**** Supplied material ****

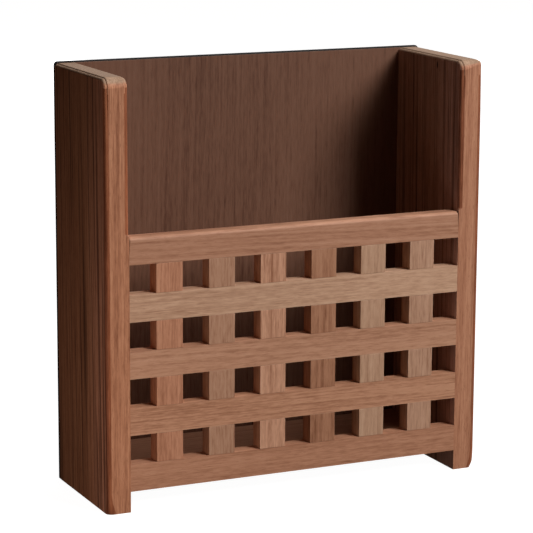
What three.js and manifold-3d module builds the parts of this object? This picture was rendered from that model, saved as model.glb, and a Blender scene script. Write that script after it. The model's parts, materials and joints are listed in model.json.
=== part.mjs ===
// Teak magazine rack: two solid side boards, a half-lapped lattice front, a bottom board
// housed in the sides and a thin back panel screwed on from behind.
// Millimetres. +X to the right, +Y to the back, +Z up; the lattice faces -Y.
// The origin is on the floor, in the middle of the rack's footprint.

import * as THREE from 'three';
import { mergeVertices } from 'three/addons/utils/BufferGeometryUtils.js';
import Module from 'manifold-3d';

const wasm = await Module();
wasm.setup();

// ---- driving dimensions ----
const WIDTH = 270;            // outside, over both side boards
const DEPTH = 92;             // outside, lattice face to back panel
const HEIGHT = 283;           // floor to the top of the back panel
const BACK_PROUD = 1;         // the back panel stands this far above the side boards
const SIDE_THICK = 16;
const BACK_THICK = 3;
const LATTICE_THICK = 11;     // rails and slats are flush, front and back
const COLUMNS = 7;            // openings across the lattice
const ROWS = 4;               // openings up the lattice
const RAIL_HEIGHT = 17.8;
const ROW_PITCH = 37.2;       // one rail and one opening
const FOOT_HEIGHT = 13.8;     // floor to the underside of the bottom rail
const BOARD_THICK = 8;        // bottom board

const CORNER_RADIUS = 6.5;      // top front corner of a side board, seen from the side
const EDGE_ROUND = 2;         // routed round along the top and front edges of a side board
const EDGE_STEP = 1;          // small square step that the cutter leaves above that round
const RAIL_ROUND = 2.5;       // top front edge of the top rail
const BACK_ROUND = 2.5;       // top corners of the back panel
const BEVEL_FACETS = 3;       // across a routed round
const CURVE_FACETS = 5;       // along a rounded corner

const JOINT_GAP = 0.3;        // glue clearance of every cut joint
const STOPPED_LAP = 10;       // how far a slat's end runs into the top and bottom rails
const HOUSING_DEPTH = 5;      // groove in the side boards for the bottom board
const DOWEL_RADIUS = 3;
const DOWEL_IN_SIDE = 10;
const DOWEL_IN_RAIL = 15;
const SCREW_RADIUS = 1.5;
const SCREW_LENGTH = 15;
const SCREW_POINT = 2;
const SCREW_HEAD_RADIUS = 3;
const SCREW_HEAD_DEPTH = 1.8;
const SCREWS_PER_SIDE = 4;
const SCREWS_IN_BOARD = 2;
const SCREW_END = 22;         // end screws to the bottom board's underside and the panel's top
const ROUND_SIDES = 16;       // facets round a dowel, a screw and their holes

// ---- dimensions that follow ----
const HALF_WIDTH = WIDTH / 2;
const INNER_WIDTH = WIDTH - 2 * SIDE_THICK;
const INNER_X = INNER_WIDTH / 2;
const SLAT_WIDTH = INNER_WIDTH / (2 * COLUMNS - 1);
const FRONT_Y = -DEPTH / 2;
const LATTICE_BACK_Y = FRONT_Y + LATTICE_THICK;
const LAP_Y = FRONT_Y + LATTICE_THICK / 2;
const BACK_Y = DEPTH / 2;
const SIDE_BACK_Y = BACK_Y - BACK_THICK;
const SIDE_TOP_Z = HEIGHT - BACK_PROUD;
const RAIL_COUNT = ROWS + 1;
const SLAT_COUNT = COLUMNS - 1;
const TOP_RAIL_Z = FOOT_HEIGHT + ROWS * ROW_PITCH;
const TOP_RAIL_TOP_Z = TOP_RAIL_Z + RAIL_HEIGHT;
const BOARD_TOP_Z = FOOT_HEIGHT + BOARD_THICK;
const CUT_PAST = 5;           // how far a cutter runs past the face that it opens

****

Task details: Write the listing out again, exactly as shown above.

Reply to the task:
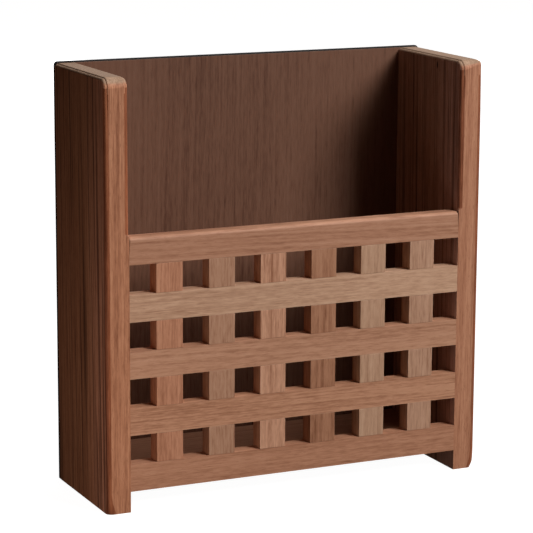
What three.js and manifold-3d module builds the parts of this object? This picture was rendered from that model, saved as model.glb, and a Blender scene script. Write that script after it. The model's parts, materials and joints are listed in model.json.
=== part.mjs ===
// Teak magazine rack: two solid side boards, a half-lapped lattice front, a bottom board
// housed in the sides and a thin back panel screwed on from behind.
// Millimetres. +X to the right, +Y to the back, +Z up; the lattice faces -Y.
// The origin is on the floor, in the middle of the rack's footprint.

import * as THREE from 'three';
import { mergeVertices } from 'three/addons/utils/BufferGeometryUtils.js';
import Module from 'manifold-3d';

const wasm = await Module();
wasm.setup();

// ---- driving dimensions ----
const WIDTH = 270;            // outside, over both side boards
const DEPTH = 92;             // outside, lattice face to back panel
const HEIGHT = 283;           // floor to the top of the back panel
const BACK_PROUD = 1;         // the back panel stands this far above the side boards
const SIDE_THICK = 16;
const BACK_THICK = 3;
const LATTICE_THICK = 11;     // rails and slats are flush, front and back
const COLUMNS = 7;            // openings across the lattice
const ROWS = 4;               // openings up the lattice
const RAIL_HEIGHT = 17.8;
const ROW_PITCH = 37.2;       // one rail and one opening
const FOOT_HEIGHT = 13.8;     // floor to the underside of the bottom rail
const BOARD_THICK = 8;        // bottom board

const CORNER_RADIUS = 6.5;      // top front corner of a side board, seen from the side
const EDGE_ROUND = 2;         // routed round along the top and front edges of a side board
const EDGE_STEP = 1;          // small square step that the cutter leaves above that round
const RAIL_ROUND = 2.5;       // top front edge of the top rail
const BACK_ROUND = 2.5;       // top corners of the back panel
const BEVEL_FACETS = 3;       // across a routed round
const CURVE_FACETS = 5;       // along a rounded corner

const JOINT_GAP = 0.3;        // glue clearance of every cut joint
const STOPPED_LAP = 10;       // how far a slat's end runs into the top and bottom rails
const HOUSING_DEPTH = 5;      // groove in the side boards for the bottom board
const DOWEL_RADIUS = 3;
const DOWEL_IN_SIDE = 10;
const DOWEL_IN_RAIL = 15;
const SCREW_RADIUS = 1.5;
const SCREW_LENGTH = 15;
const SCREW_POINT = 2;
const SCREW_HEAD_RADIUS = 3;
const SCREW_HEAD_DEPTH = 1.8;
const SCREWS_PER_SIDE = 4;
const SCREWS_IN_BOARD = 2;
const SCREW_END = 22;         // end screws to the bottom board's underside and the panel's top
const ROUND_SIDES = 16;       // facets round a dowel, a screw and their holes

// ---- dimensions that follow ----
const HALF_WIDTH = WIDTH / 2;
const INNER_WIDTH = WIDTH - 2 * SIDE_THICK;
const INNER_X = INNER_WIDTH / 2;
const SLAT_WIDTH = INNER_WIDTH / (2 * COLUMNS - 1);
const FRONT_Y = -DEPTH / 2;
const LATTICE_BACK_Y = FRONT_Y + LATTICE_THICK;
const LAP_Y = FRONT_Y + LATTICE_THICK / 2;
const BACK_Y = DEPTH / 2;
const SIDE_BACK_Y = BACK_Y - BACK_THICK;
const SIDE_TOP_Z = HEIGHT - BACK_PROUD;
const RAIL_COUNT = ROWS + 1;
const SLAT_COUNT = COLUMNS - 1;
const TOP_RAIL_Z = FOOT_HEIGHT + ROWS * ROW_PITCH;
const TOP_RAIL_TOP_Z = TOP_RAIL_Z + RAIL_HEIGHT;
const BOARD_TOP_Z = FOOT_HEIGHT + BOARD_THICK;
const CUT_PAST = 5;           // how far a cutter runs past the face that it opens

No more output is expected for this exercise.